Here is what the Chief said in his own words: “ JURY trials should be abolished or restricted to criminal cases where the potential for the imposition of the death penalty arises.
I express grave concern with jury candidates and the ability to comprehend their role in the justice system.
A more fundamental reform needs to occur if stakeholders want criminal matters heard quickly. In addition to removing a large number of cases through nolle or otherwise. The present jury system lacks accountability and proper vetting of jurors on whether they comprehend the directions and instructions of judges regarding the law in criminal cases.
“No one who has ever been convicted or acquitted by a jury knows the periphery reason why he or she was convicted or acquitted. There’s simply no accountability.
“Even if the judge gets it right, we have no way of knowing if the jury truly understood the instructions and indeed got it right. It is only an assumption.

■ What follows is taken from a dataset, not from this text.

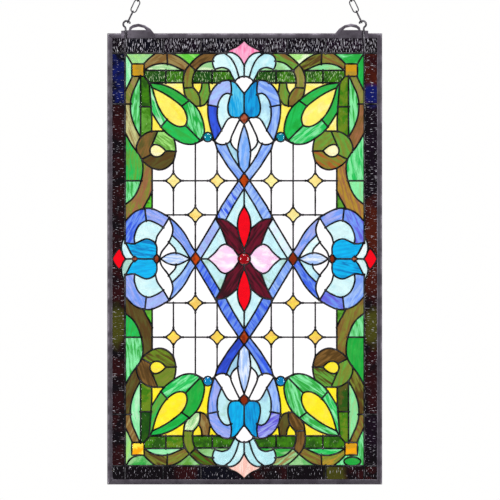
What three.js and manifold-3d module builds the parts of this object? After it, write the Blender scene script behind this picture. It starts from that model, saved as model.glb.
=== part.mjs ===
// A hanging stained glass panel: a zinc-framed leaded light with a fleur-de-lis in each half,
// leaf-and-vine corners, a clear lattice and a red flower at its heart, hung by two short
// chains from open wire hooks. Millimetres. X runs to the right, Z up, and the front faces -Y.
// The origin is midway between the two end rings of the chains, where the panel hangs.

import * as THREE from "three";
import { mergeVertices } from "three/addons/utils/BufferGeometryUtils.js";
import Module from "manifold-3d";

// ---------------------------------------------------------------- driving dimensions

const PANEL_WIDTH = 508;
const PANEL_HEIGHT = 833;
const GAP = 0.3;                // clearance between touching pieces

const RAIL_FACE = 9.5;          // width of the zinc channel seen from the front
const RAIL_WEB = 2.7;           // metal at the outer edge, behind the groove
const RAIL_CROWN = 3.6;         // half of the channel's depth, at the crown of its faces
const RAIL_LIP = 2.9;           // half of its depth at the edges of its faces
const GLASS_THICKNESS = 3;
const SEAM_WIDTH = 3.6;         // soldered seam, face on
const SEAM_THICKNESS = 5.2;     // soldered seam, front to back
const BORDER_X = 221;           // inner line of the dark border, from the centre
const BORDER_Y = 380;
const CURVE_STEPS = 6;          // samples between two points of a curve
const CURVE_TOLERANCE = 3.2;    // how far a facet may stray from its curve

const PLATE_THICKNESS = 1.2;    // pierced hanger plate soldered to the top rail
const HOOK_WIRE = 3.6;          // diameter of the hook's wire
const CURL_X = 217.5;           // centre of the hook's open curl, from the panel's centre
const CURL_Z = 432.5;
const CURL_RADIUS = 6.4;        // to the middle of the wire
const LINK_WIRE = 2.2;
const LINK_WIDTH = 12.5;        // outer width of a chain link
const LINK_LENGTH = 26.5;       // outer length
const LINKS = 3;
const CHAIN_LEAN = THREE.MathUtils.degToRad(25.5);   // both chains lean inwards
const RING_WIRE = 3;
const RING_RADIUS = 10;         // to the middle of the wire

const wasm = await Module();
wasm.setup();

// ---------------------------------------------------------------- drawing in the panel's plane
// The pattern is drawn in one quarter of the panel: x and y are distances from its centre.

const line = (...points) => points.map(([x, y]) => new THREE.Vector2(x, y));

function distanceToSegment(point, start, end) {
  const along = end.clone().sub(start);
  const length = along.lengthSq();
  const share = length === 0 ? 0 : point.clone().sub(start).dot(along) / length;
  const nearest = start.clone().addScaledVector(along, Math.min(1, Math.max(0, share)));
  return nearest.distanceTo(point);
}

// Drops the samples that lie nearly on the straight line between their neighbours.
function thinOut(points) {
  const start = points[0];
  const end = points[points.length - 1];
  const strays = points.map((point) => distanceToSegment(point, start, end));
  const worst = Math.max(...strays);
  if (worst <= CURVE_TOLERANCE) return [start, end];
  const split = strays.indexOf(worst);
  const head = thinOut(points.slice(0, split + 1));
  return head.slice(0, -1).concat(thinOut(points.slice(split)));
}

function curve(...points) {
  const corners = points.map(([x, y]) => new THREE.Vector3(x, y, 0));
  const spline = new THREE.CatmullRomCurve3(corners, false, "centripetal");
  const samples = spline.getPoints(CURVE_STEPS * (points.length - 1));
  return thinOut(samples.map((sample) => new THREE.Vector2(sample.x, sample.y)));
}

function circle(x, y, radius, sides) {
  const turns = Array.from({ length: sides }, (_, side) => (2 * Math.PI * side) / sides);
  return turns.map((turn) => new THREE.Vector2(x + radius * Math.cos(turn), y + radius * Math.sin(turn)));
}

const diamond = (x, y, halfWidth, halfHeight) =>
  line([x + halfWidth, y], [x, y + halfHeight], [x - halfWidth, y], [x, y - halfHeight]);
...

Given the country’s “hush-hush level” of the national grade average, there is cause for concern for the future of the jury system.
“I recently went to a school where it was frightening to hear teachers complaining of having to teach Phonics and basic stuff to assist 10 and 11-year-olds that are normally taught by preschool teachers.
“These are surely to be our next level of jurors, a most frightening thought…
“I share the view expressed by the president of the Court of Appeal, Lest we have the experience of Charlie Hebdo, the chances of ever imposing the death penalty under the present system are nil.
“The reality is, and I imagine it is, that a constitutional amendment is necessary.”